The Struggle Continues
The second chapter of the latest Venom run continues the intriguing story arc began by writer Mike Costa and artist Gerardo Sandoval in Venom #1. The classic Spider-adversary has, since its very inception, been a metaphor for impulse control, mental stability, and responsibility – a counterpoint to Peter Parker’s own heroic intentions. Costa’s storyline offers a distinctive play on the schizophrenic nature of the character, giving the symbiote a true voice of its own. Watching the now altruistically-inclined Klyntar duke it out inside Price’s damaged brain offers an interesting power play. Sandoval’s well-rendered ‘out-of-body’ depictions add both depth and levity to book, especially those moments where Venom plays devil’s advocate for Price or trails alongside him acting like an angry child not getting it’s way.
While Price isn’t pure evil, as the symbiote suggests, he’s clearly cynical to the point of near-sociopathy and criminally ambitious, a curious contrast to his symbiotic companion. In addition, Venom displays a genuine sense of humor in this book, perhaps learned from his prior hosts: Rather than making Prices elbow twitch or coaxing a sneeze, the Klyntar prankster forces its host to hurl in front of his would-be boss. Humor aside, the most fascinating part of Costa’s evolving crime drama-tinged story is the battle of wills between Venom and Price, which plays well to the themes of superpowers and how easy it is to abuse them.

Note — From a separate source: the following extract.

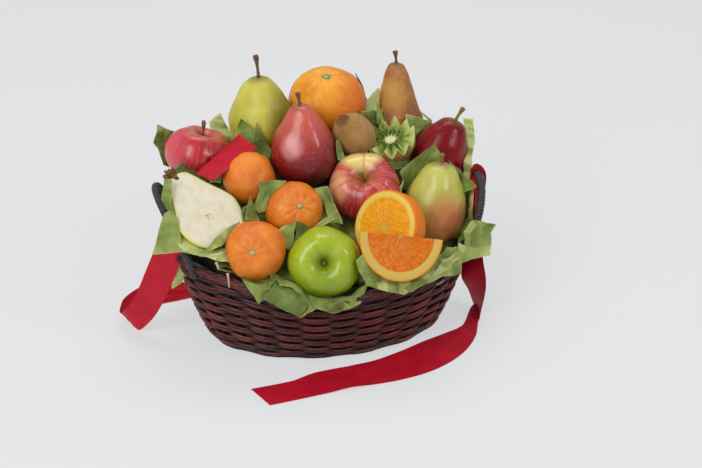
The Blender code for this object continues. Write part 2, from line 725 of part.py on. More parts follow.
def mound_height(x, y):
    """Top of the packed tissue, before the fruit presses into it (mm in, mm out)."""
    marks = [(-125, 95), (-110, 97), (-90, 101), (-60, 113), (-30, 127), (0, 142), (30, 157), (60, 172),
             (90, 177), (140, 177)]
    z = marks[-1][1]
    for (ya, za), (yb, zb) in zip(marks, marks[1:]):
        if y <= yb:
            z = za + (zb - za) * (y - ya) / (yb - ya)
            break
    z += -4 - 0.08 * x
    z += 13 * math.exp(-(((x - 52) / 30) ** 2 + ((y + 82) / 24) ** 2))
    z += 8 * math.exp(-(((x + 125) / 30) ** 2 + ((y + 36) / 26) ** 2))
    return z


def build_mound():
    n = 32
    rings = [oval(BASE_A - WALL_T - 0.002, BASE_B - WALL_T - 0.002, FLOOR_T + 2 * GAP, n)]
    a, b = wall_axes(0.04)
    rings.append(oval(a - WALL_T - 0.0016, b - WALL_T - 0.0016, 0.04, n))
    a, b = wall_axes(WALL_TOP)
    rings.append(oval(a - WALL_T - 0.0016, b - WALL_T - 0.0016, WALL_TOP - 0.002, n))
    rings.append(oval(RIM_A - 0.0135, RIM_B - 0.0135, RIM_Z + RIM_HALF_H + 0.0008, n))
    for s in (1.0, 0.97, 0.91, 0.80, 0.66, 0.50, 0.33, 0.16):
        ring = []
        for i in range(n):
            t = 2 * math.pi * i / n
            k = 0.93 + 0.19 * smooth_step(0.50, 0.80, math.sin(t))
            x, y = (RIM_A - 0.0045) * k * s * math.cos(t), (RIM_B - 0.0045) * k * s * math.sin(t)
            level = mound_height(x / MM, y / MM) * MM
            z = 0.0972 + (level - 0.0972) * (1 - s ** 8) ** 0.6
            ring.append((x, y, max(z, 0.0972)))
        rings.append(ring)
    return add_object("tissue_bed", *loft(rings), "tissue")


# --------------------------------------------------------------------- straw
def straw(name, start, end, width, thick):
    a, b = Vector(start) * MM, Vector(end) * MM
    d = (b - a).normalized()
    side = d.cross(Vector((0, 1, 0))).normalized()
    out = side.cross(d).normalized()
    rings = []
    for i in range(4):
        t = i / 3
        c = a.lerp(b, t) + out * 0.0008 * math.sin(math.pi * t)
        rings.append([c + side * width * MM / 2 * s + out * thick * MM / 2 * o
                      for s, o in ((-1, -1), (1, -1), (1, 1), (-1, 1))])
    return add_object(name, *loft(rings), "straw")


# --------------------------------------------------------------------- build
def main():
    for obj in list(bpy.data.objects):
        bpy.data.objects.remove(obj, do_unlink=True)

    wall, floor, rim = build_basket()
    left = build_handle("handle_left", -1, HANDLE_LEFT)
    right = build_handle("handle_right", 1, HANDLE_RIGHT)
    basket = [wall, floor, rim, left, right]

    fruits = [build_whole(name) for name in WHOLE]
    fruits += build_cut_fruit()

    ribbons = [ribbon("ribbon_right", RIBBON_RIGHT, RIBBON_W, 2),
               ribbon("ribbon_left", RIBBON_LEFT, RIBBON_W, 3),
               ribbon("ribbon_inner", RIBBON_INNER, RIBBON_W * 0.9, 2)]
    for strip in ribbons:
        cut(strip, basket + fruits, GROW)

    mound = build_mound()
    cut(mound, ribbons, GROW)

    solid = basket + fruits + ribbons
    flaps = []
    for name in FLAPS:
        piece = flap(name)
        cut(piece, solid + [mound] + flaps, GROW)
        flaps.append(piece)
    cut(mound, basket + fruits, GROW)

    straws = [straw("straw_tuft", (-127, -92, 103), (-124, -94, 95), 3.0, 1.0),
              straw("straw_strip", (-118, -90, 101), (-116, -96, 84), 2.6, 1.0),
              straw("straw_bit", (110, -91, 79), (117, -89, 74), 2.2, 1.0)]
    for piece in straws:
        cut(piece, solid + flaps + [mound], GROW)


main()
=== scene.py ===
"""Looks of the fruit gift basket: woven rods, twisted handles, crumpled tissue,
satin ribbon, whole and cut fruit.  Metres, +Z up, -Y is the front."""

import math

import bpy
import numpy as np
from mathutils import Matrix, Vector


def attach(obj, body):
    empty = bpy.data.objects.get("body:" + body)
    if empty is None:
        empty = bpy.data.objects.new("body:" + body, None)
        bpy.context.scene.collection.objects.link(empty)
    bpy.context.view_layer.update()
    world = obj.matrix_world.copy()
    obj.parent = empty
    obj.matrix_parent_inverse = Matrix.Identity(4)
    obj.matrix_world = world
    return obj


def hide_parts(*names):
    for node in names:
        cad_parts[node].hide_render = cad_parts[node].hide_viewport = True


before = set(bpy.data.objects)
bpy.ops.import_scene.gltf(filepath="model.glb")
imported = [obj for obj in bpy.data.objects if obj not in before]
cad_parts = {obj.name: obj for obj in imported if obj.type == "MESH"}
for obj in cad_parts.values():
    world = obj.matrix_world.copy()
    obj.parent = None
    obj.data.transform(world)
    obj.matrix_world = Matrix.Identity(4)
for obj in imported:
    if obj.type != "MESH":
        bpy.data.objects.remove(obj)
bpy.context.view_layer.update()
MM = 0.001
TAU = 2 * math.pi
scene = bpy.context.scene
scene.view_settings.view_transform = "Standard"
scene.view_settings.look = "None"

# -------------------------------------------------------------------- camera
AZ, PITCH, FOCAL = math.radians(-12.0), math.radians(27.5), 1500.0
RIGHT = Vector((math.cos(AZ), math.sin(AZ), 0.0))
BACK = Vector((math.sin(AZ) * math.cos(PITCH), -math.cos(AZ) * math.cos(PITCH), math.sin(PITCH)))
UP = BACK.cross(RIGHT)
EYE = Vector((-0.267658, -1.396792, 0.841894))

cam_data = bpy.data.cameras.new("camera")
cam_data.sensor_width = 36.0
cam_data.sensor_fit = "HORIZONTAL"
cam_data.lens = FOCAL * 36.0 / 702.0
cam_data.clip_end = 100.0
camera = bpy.data.objects.new("camera", cam_data)
turn = Matrix((RIGHT, UP, BACK)).transposed()
camera.matrix_world = Matrix.Translation(EYE) @ turn.to_4x4()
scene.collection.objects.link(camera)
scene.camera = camera


def at(px, py, y):
    """Point (m) seen at a place in the frame, on the upright plane y (mm)."""
    ray = RIGHT * ((px - 351.0) / FOCAL) - UP * ((py - 234.0) / FOCAL) - BACK
    return EYE + ray * ((y * MM - EYE.y) / ray.y)


# --------------------------------------------------------------------- noise
def _corner(ix, iy, iz, seed):
    h = (ix * 374761393 + iy * 668265263 + iz * 1440662683 + seed * 974634777) & 0xFFFFFFFF
    h = ((h ^ (h >> 13)) * 1274126177) & 0xFFFFFFFF
    return ((h ^ (h >> 16)) & 0xFFFF) / 32767.5 - 1.0


def lattice(p, seed=0):
    p = np.asarray(p, float)
    i = np.floor(p).astype(np.int64)
    f = p - i
    f = f * f * f * (f * (f * 6 - 15) + 10)
    out = 0.0
    for dx in (0, 1):
        wx = f[..., 0] if dx else 1 - f[..., 0]
        for dy in (0, 1):
            wy = f[..., 1] if dy else 1 - f[..., 1]
            for dz in (0, 1):
                wz = f[..., 2] if dz else 1 - f[..., 2]
                out = out + wx * wy * wz * _corner(i[..., 0] + dx, i[..., 1] + dy, i[..., 2] + dz, seed)
    return out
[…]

Venom #2 wraps up on a tantalizing cliffhanger, with an FBI agent aiming a (sonic?) bazooka at a Price/Venom, and the next issue teases a reversal of fortunes. Will the symbiote finally gain the upper hand, and if so, will its upbeat attitude keep it from succumbing to the rage and pain which still dwells between its heroic persona?
Venom #2 is currently available online and in print.